Written By Unknown on Sunday, February 28, 2016 | 6:15 AM

The period novelist tackles women’s changing fortunes in a story that runs from VE Day to the 60s

Great dollops of old-master stagecraft grease the cogs of Anthony Quinn’s prize-winning period fiction. On the second page of his new novel, which runs from VE Day to the early 1960s, the heroine conveniently examines her own reflection (nice to meet you). Her fellow characters routinely pop up as required in an “Ah! Hadn’t seen you there” kind of way, when she’s daydreaming or about to get in her car or just walking in the street. The goal is entertainment, not dreary plausibility, yet there’s psychological chewiness, too.

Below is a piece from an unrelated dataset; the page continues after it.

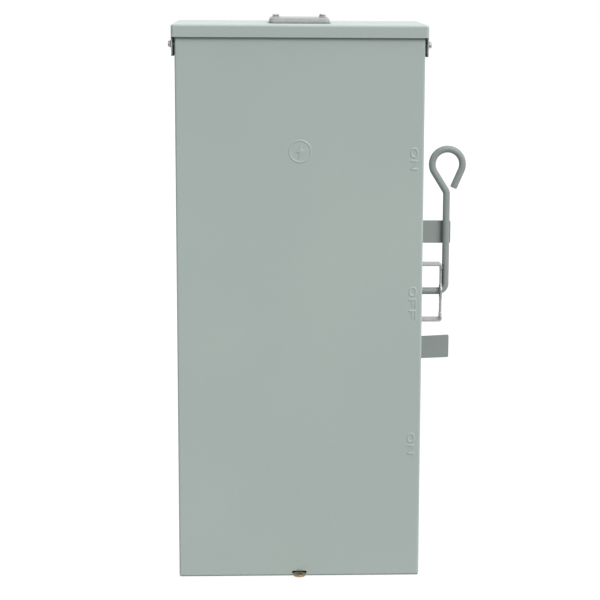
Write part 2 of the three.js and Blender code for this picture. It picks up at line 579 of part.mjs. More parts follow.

Quinn’s beat has run from fin-de-siècle slums to 1930s theatreland via Liverpool in the second world war. Now he turns his attention to how horizons broadened (or didn’t) for women after 1945. In London during the victory celebrations, 20-year-old Freya, the daughter of an eminent painter, meets Nancy, aged 18, from Yorkshire. Both want to write. From Oxford staircases to professional life (newsrooms, publishing deals), we follow their friendship before a poisonous falling out leaves them estranged for nearly a decade. Cameo-led subplots of blackmail and murder form a counterpoint to their emotional drama, which snags on a love triangle with another Oxford graduate, Robert.